Dass die Weltveränderungs-Hymne „Chicago“ (von Graham Nash am Piano mit stupender Dynamik angetrieben) oder der quirlige Hippie-Klassiker „Teach your Children“ als generationsübergreifende Protestlieder auch heute noch funktionieren, wissen die Woodstock-Veteranen längst. Umso mehr darf im Herbst ihrer Karriere die Musik sprechen. Eine exzellente Band (akzentuiert und akkurat: der Drummer Russ Kunkel; top, aber tendenziell unterfordert: der englische Gitarrist Shane Fontayne) legt ein breites Soundfundament, auf dessen Basis sich Crosby, Stills & Nash ganz ihren Saitendialogen und den prachtvoll verzahnten Paar- und Satzgesängen widmen können. Und das in bemerkenswerter Harmonie – vorbei sind die Zeiten, als man nicht nur mit-, sondern auch mal gegeneinander spielte. In der Porsche-Arena sieht man drei Musiker, die ohne persönliche Eitelkeiten ihr Lebenswerk aufarbeiten und dem jeweils anderen seine Momente im Rampenlicht gönnen können: der schlichte Folksong „Myself“ gehört Graham Nash fast allein, Crosby glänzt in „Somebody home“ mit filigranem Fingerpicking auf der akustischen Gitarre, Stills bekommt die meisten Saitenparts und den größten Bewegungsradius.
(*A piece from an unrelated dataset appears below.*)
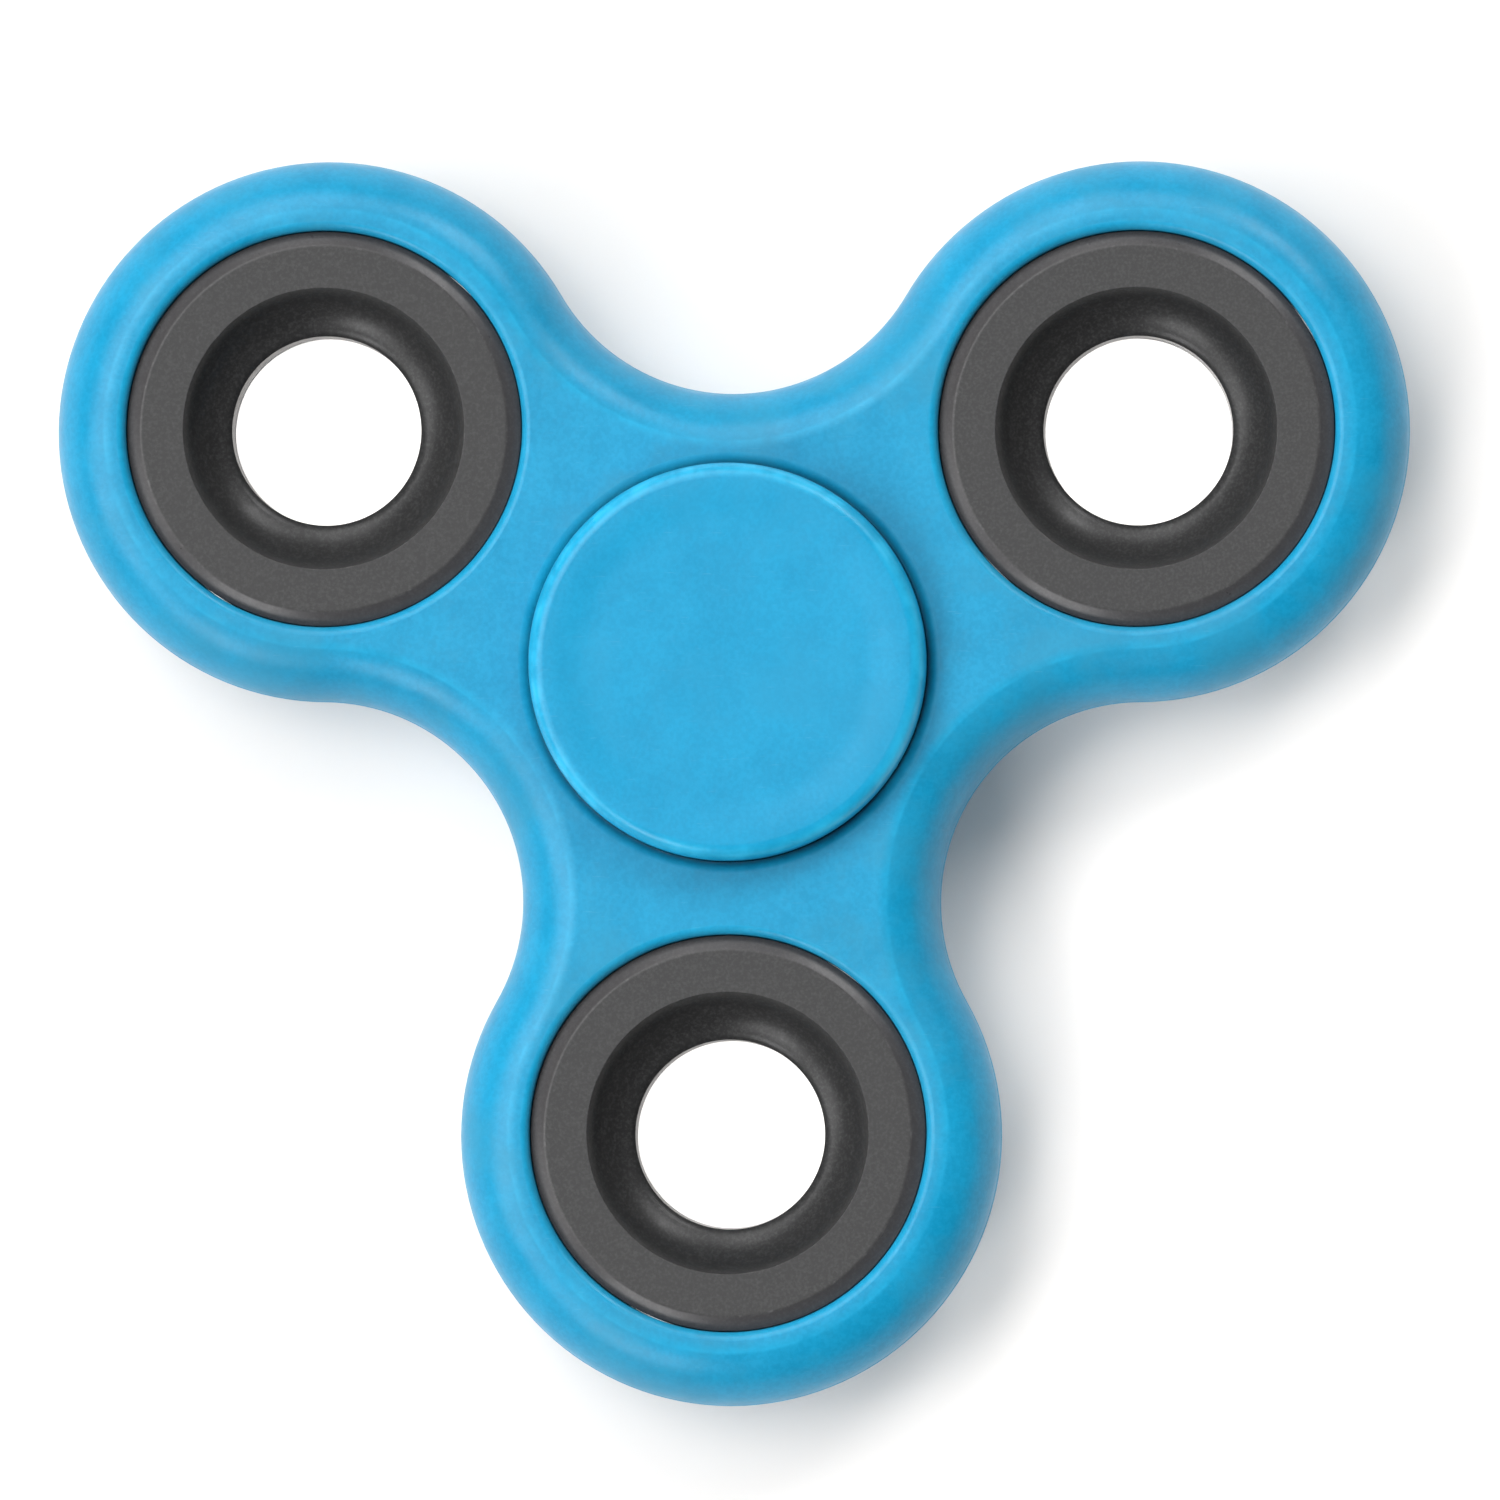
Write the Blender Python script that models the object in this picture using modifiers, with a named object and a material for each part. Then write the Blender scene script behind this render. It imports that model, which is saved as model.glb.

Die Fragen der Vergangenheit – wer ist der beste Gitarrist, wer hat die schönste Stimme? – sind schon lange ausdiskutiert oder interessieren schlicht nicht mehr. Die Antworten sind ohnehin offensichtlich. Mit weichem Timbre setzt Crosby vokal die feinsten Akzente und besetzt mit würdevoller Silbermähne und zurückhaltenden Geste die Rolle des Elder Statesmen. Deutlich theatralischer die Körper- und Gesangssprache von Nash, während Stephen Stills vokal die rustikale Schule verkörpert. Gleichwohl fällt ihm anno 2015 die Rolle als Primus inter pares zu. Mit erdigen bis raumgreifenden Riffs von Blues bis Rock sowie altersgelassen und fingerfertigen Soli demonstriert er seinen Status als Ausnahmegitarrist und sorgt dafür, dass Bandklassiker wie „Wooden Ships“ oder „Almost cut my Hair“ zupackender als in den Studioversionen erklingen.

Zusammen haben CS&N mittlerweile 217 Lebensjahre auf dem Buckel, und grob überschlagen 150 Jahre Bühnenerfahrung. Was sich da so alles ansammelt an musikalischer Klasse: das war in der Porsche-Arena eindrucksvoll nachzuhören.